We are on a shared Internet connection, so please use bandwidth courteously with your neighbours, and please *DO NOT* download or upload illegal or legally questionable content.

Storing items

Only Members are allowed to do this. For small items, you can store as much as you can fit in your "member's box". Large items may only be stored with special permission BEFORE bringing the project into the Space.

Donating items

We need all sorts of materials, electronic and mechanical items to hack. BUT we don't need too much of the wrong sort. Always ask before you bring donated items to the space, to check whether it's as useful as you think. Don't just pick up junk from the street, however useful it looks - we might be overflowing with that already, or it might bring unwanted infestations in with it.

To keep control of unwanted items we regularly throw things away. Much of it goes through the 'three-week-bin' system - something designed to make sure that one hacker's jewel isn't thrown out as another hacker's rubbish. Larger items may be marked before disposal, but may be thrown away immediately if it's not marked, or brought in thoughtlessly.

Hacking items

Please respect Do Not Hack stickers. If something looks large/useful, post to the mailing list asking about the status of it (if it's hackable or someone's project). Some items are considered infrastructure and should not be hacked without discussion with the community first.

Using things

Feel free to make use of our wood/metal scraps, any screws & fixings you can find, solder, wire, components etc but please make a donation towards buying replacement items too. If you're into electronics, you'll probably need to bring your own copper strip boards, breadboards, customs ICs. If you're in the workshop, you may need to bring in specialist screws (we tend to run out of long screws), or other small, quirky items.

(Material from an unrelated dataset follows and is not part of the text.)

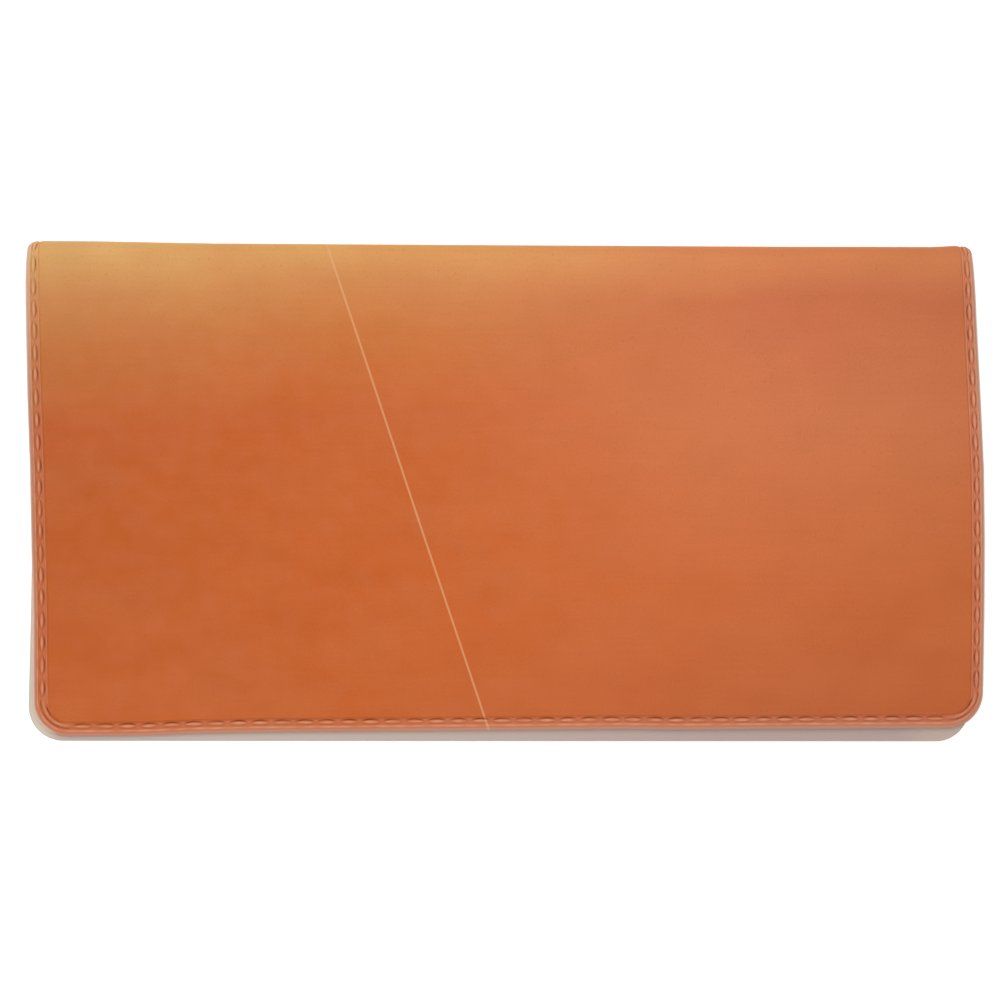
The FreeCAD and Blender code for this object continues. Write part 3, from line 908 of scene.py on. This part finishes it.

Even though we may appear to be a public open space or even a charity, we are not. The LHS is an organisation created to provide space and tools to members of the LHS community.

Looking after the space

Although we have a cleaner to look after a few essential places, most of the space is looked after by the members. Please play your part. If you leave without cleaning up your mess, somebody else has to do it for you. Remember that a lot of people are using the space and, even if you could leave a dirty mug at home to be done later, you can't do it here. Especially :

  • Don't leave dirty pots, plates, mugs around the space or in the kitchen. Wash them up and put them away in a cupboard. We have a washing up machine to help with this, but it can't deal with baked-on-food (and it doesn't fill itself).
  • Clean up after you work - whether it's paper shreds on the floor, odd components on the soldering station, sawdust and swarf in the workshop, paint in the workshop sink .. it's your responsibility to clean it (and more : if you find stuff left by someone else, please help clean up).
  • Treat our furniture with respect. Using chairs in the workshop, standing on them, using tables as a cutting surface etc. ruins good furniture, it's expensive to replace and unpleasant for you and others to use.
  • Do odd jobs. There are always jobs to do to keep the space useful. Whether it's emptying a bin, vacuuming a carpet or building an awesome machine, we can't function without all our members helping out. All our time is as valuable as yours - please don't leave it for someone else. Adopt a tool to look after (see Adopt-a-Spanner on on the wiki)

Longer Guide

There's been a vague mumbling of possibly producing a larger, more extensive guide. Possibly in the form of a heavy & obvious book to stay in the Space and referred to.